Carlos Zacarias é doutor em História e pesquisador do Centro de Estudos e Pesquisas em Humanidades (CRH) da Universidade Federal da Bahia (UFBA), onde leciona desde 2010. Entre 1994 e 2010 foi professor da Universidade do Estado da Bahia (UNEB), onde dirigiu a Associação Docente (ADUNEB) entre 2000 e 2002 e entre 2007 e 2009. Colunista do jornal A Tarde de Salvador, para o qual escreve artigos desde 2006, escreve às quintas-feiras, quinzenalmente, sobre temas de história e política para o Esquerda OnLine. É autor de Os impasses da estratégia: os comunistas, o antifascismo e a revolução burguesa no Brasil (1936-1948) (São Paulo, Annablume, 2009) e no ano passado publicou De tédio não morreremos: escritos pela esquerda (Salvador, Quarteto, 2016) e ainda organizou Capítulos de história dos comunistas no Brasil (Salvador, Edufba, 2016). É membro da Secretaria de Redação da Revista Outubro e do Conselho Editorial das revistas Crítica Marxista, História & Luta de Classes, Germinal, entre outras.

Não é a primeira vez que Bolsonaro comete crime de responsabilidade e atenta contra a Constituição. Desta vez, contudo, alguns consideram que o presidente passou dos limites. Ao replicar a convocação de movimentos de extrema direita para atos golpistas contra o que seriam chantagens do Congresso, mesmo aqueles que estiveram em cima do muro em 2018, perderam a paciência, como o ex-presidente FHC e o ex-governador Ciro Gomes.

Conhecidos adversários do atual governo, Lula e Dilma apontaram para a gravidade do atual momento. Do Congresso, apesar das platitudes de Maia e do silêncio de Alcolumbre, mais de uma dezena de partidos condenaram a atitude do presidente, inclusive o PSL, partido que o elegeu. Mas não apenas os políticos gritaram contra o vilipêndio. Entidades da sociedade civil, como a CNBB e a OAB se manifestaram com firmeza e centrais sindicais emitiram notas de repúdio prometendo para atos em defesa da democracia para os próximos dias.

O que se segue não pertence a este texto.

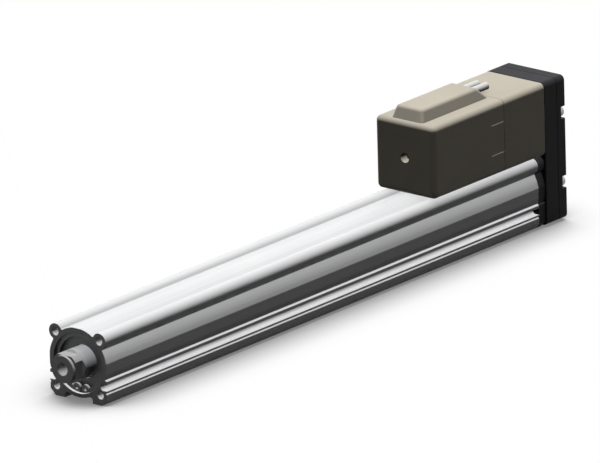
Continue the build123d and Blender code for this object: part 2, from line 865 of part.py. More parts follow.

Sempre no foco dos bolsonaristas, o STF também se pronunciou através de vários ministros. Foi, entretanto, o decano Celso de Mello quem proferiu as palavras mais duras, dizendo tratar-se de um crime de responsabilidade que revelaria “a face sombria de um presidente da República que desconhece o valor da ordem constitucional, que ignora o sentido fundamental da separação de Poderes, que demonstra uma visão indigna de quem não está à altura do altíssimo cargo que exerce”.

Pelo ambiente e repercussão produzidos, seria de se imaginar que os dias de Bolsonaro estão contados, mas não é bem assim. O ocupante da presidência que mais uma vez agride as instituições e ameaça a democracia levou mais de duas décadas promovendo atentados contra o decoro ao fazer apologia da tortura, defender o fechamento do Congresso e o assassinato de opositores, ao homenagear torturadores e atacar a imprensa. Com este tipo de atitude, Bolsonaro promoveu sobre si a aura de agitador fascista que espelha o sentimento de muitos dos seus seguidores, sendo capaz de mobilizar apoio para muito além do que os olhos institucionais e o bom senso conseguem enxergar.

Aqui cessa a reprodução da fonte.